Posted by: Chloe at Feb 10, 2005 9:58:21 PM

"(As you can see I've thought long & hard, and studied the matter - through public stories, scientific studies, and personal anecdotes... I intend that if I ever marry & have children, I will be covered! hehe. Which is probably why I haven't married or had children yet! lol.)"

I think you said it better then I or anyone else EVER could...

LOL...

Posted by: NYMOM at Feb 10, 2005 11:11:13 PM

NYMOM- what about the woman who lives in a trailer park and the dad wants no access to the child?
Does she get trailer-park lifestyle level of child-support or dad-standard-of-living (if higher) child support?
Also, what if mom lives in low-value housing and dad in a trailer park. They share custody. Does mom give dad money to level out their living standards?

Posted by: Steve at Feb 11, 2005 5:28:20 AM

I am fighting for custody of my 2 boys. Their father has
taken from me in a custody battle 2 years ago. The
psychologists recommended for my sons to live with their and
he only spent 30 minutes with me. That was all it took for
him to make this decision. Now Day is on SSD and collecting
child support. I have a daughter who reside with me that I
solely take care of, but the child support officer did not
consider and left me and my daughter with just 850.00 month
to live on. Because I work I do not qualify for any
government subsidy. Dad now can barely walk to his back
problem, but he will not give me my sons back. It has been
very hard for me to see them frequently because of the
gas prices and extra groceries that I have to purchase, but I
do my best to see them every week. Dad is also trying to
alienate them from me by saying to son that because your mom
is going to pick you up I cannot take you to get a haircut and
could not celebrate your birthday because your Mom is picking
you up (and pick them up on Thursday after 5:00) I mean
the man had time to celebrate our son's birthday. I am very
optimistic in getting them back and the sooner the better
that way my son's won't be influenced by Dad's agenda on
alienating them from me. I can imagine what I can do for them
because I will be financially more able to do it and sign them
up for softball, football and basketball. Their father has
never encourage extracurricular activities with them and as
a matter of fact they haven't had a physical during the whole
time that Dad had custody of them. It wasn't very easy for me
when I heard the Judge say I am giving custody to the father
but I had supportive people in my life, including my
supervisor who encouraged me to fight back for them.

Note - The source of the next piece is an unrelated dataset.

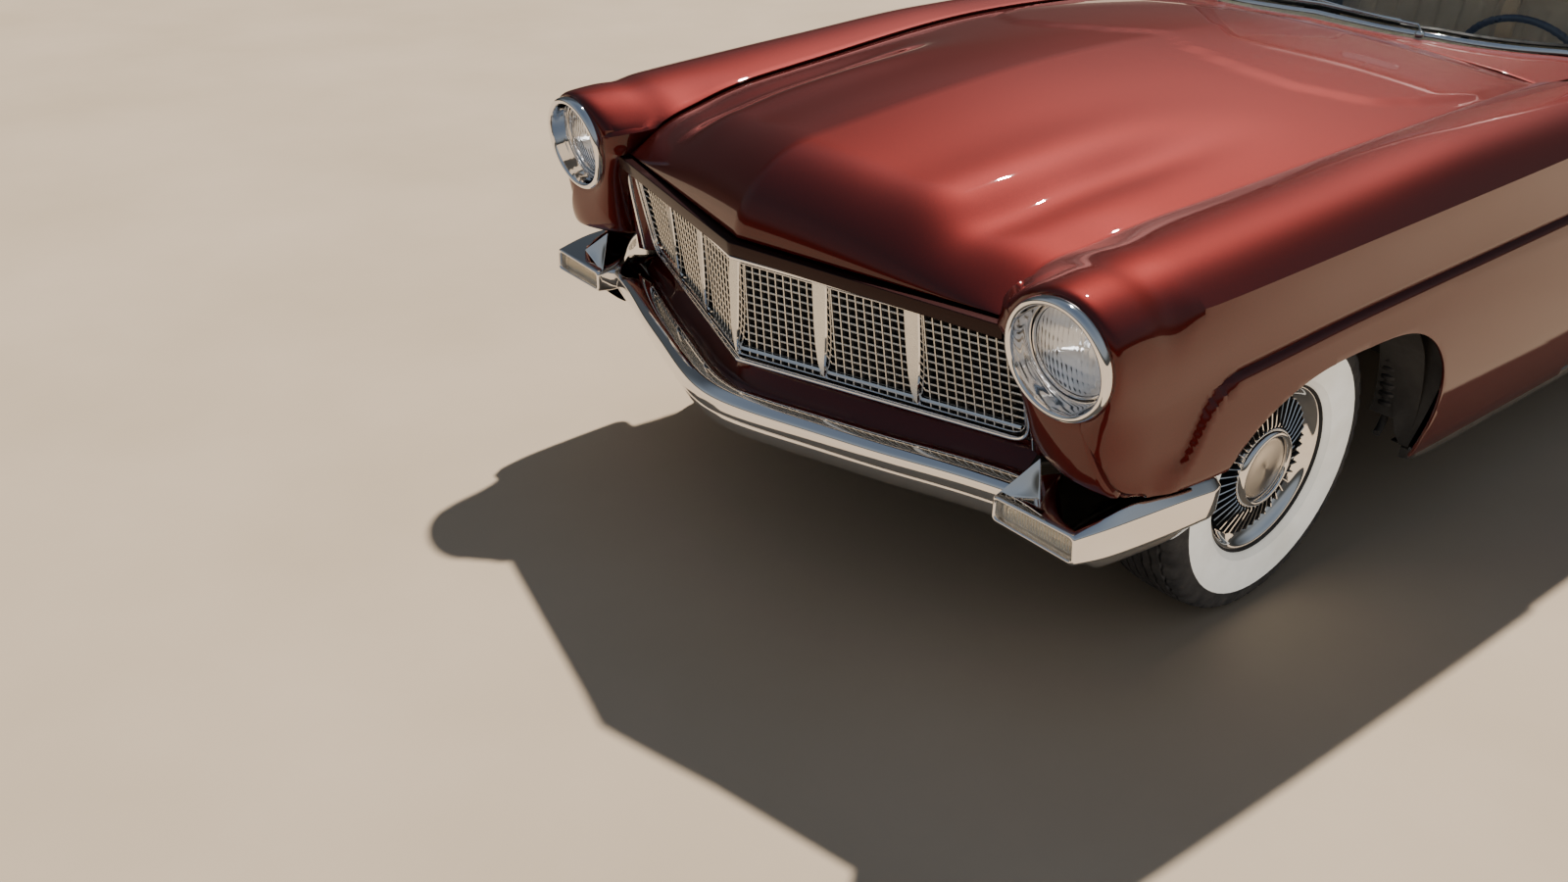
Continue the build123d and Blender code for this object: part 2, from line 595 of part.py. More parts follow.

Posted by: Mildred Estrella at May 20, 2005 1:04:17 PM

Fathers are only allowed to love their children in Disney Movies like Finding Nemo and Lion King. Even when the mother is a speed freak stripper junkie whore fathers are still 2nd place. I hope you all choke on yur feminist bullshit. No wonder so many little girls grow up and become man hating white trash sluts like their mommies, feeding off welfare like parasitic mammals, spending their weekends in the bar while drunk maternal grandma babysits the latest paycheck baby.Oh and if Dad decides to intervene at some point, well,, then we all know what comes next, "He Hit Me", bang , slammer, 2 years legal wranglings supported by the governments prosecute with "Vigor" agenda. All of the sudden a womans word is worth its weight in gold, and the "violent,obssessive man" trying to be there for the saftey of his children is treated like he was called "witch" in Salem. You should all be ashamed.

Posted by: Everyman at Oct 3, 2005 6:39:16 PM

"Also, what if mom lives in low-value housing and dad in a trailer park. They share custody. Does mom give dad money to level out their living standards?"

Short answer: yes, mom, as the higher earner, gives dad money to level out disparities in household income...

Posted by: NYMOM at Oct 3, 2005 7:03:51 PM

Good luck Mildred.

I've seen this frequently in New York as well. Many parasital life forms collecting SSI who get custody claiming they are stay-at-home dads. (which SSI even gives checks for drinking and/or taking drugs now, as that is considered a disability).

Since when did some drunk who can't work because he drinks all the time suddenly morph into a stay-at-home dad. I think the government is just looking to throw the expense of these useless men off on their wives and children (by draining child support from the kid's mothers)...

Posted by: NYMOM at Oct 3, 2005 7:09:40 PM

"Even when the mother is a speed freak stripper junkie whore fathers are still 2nd place."

That's a lie...

Everybody supports fathers getting custody from abusive or neglectful mothers.

Actually those are the EASIEST cases to decide.

It's all the other ones where neither parent is bad that make for the difficult choices...

Posted by: NYMOM at Oct 3, 2005 7:14:09 PM

1. Fathers are only allowed to love their children in Disney Movies like Finding Nemo and Lion King.

2. Even when the mother is a speed freak stripper junkie whore fathers are still 2nd place.

3. I hope you all choke on yur feminist bullshit.

4. No wonder so many little girls grow up and become man hating white trash sluts like their mommies, feeding off welfare like parasitic mammals, spending their weekends in the bar while drunk maternal grandma babysits the latest paycheck baby.

5. Oh and if Dad decides to intervene at some point, well,, then we all know what comes next, "He Hit Me", bang , slammer, 2 years legal wranglings supported by the governments prosecute with "Vigor" agenda.

6. All of the sudden a womans word is worth its weight in gold, and the "violent,obsessive man" trying to be there for the saftey of his children is treated like he was called "witch" in Salem.

7.You should all be ashamed." Posted by: Everyman

Sorry, Everyman. You're not going to find any sympathy for kids, here.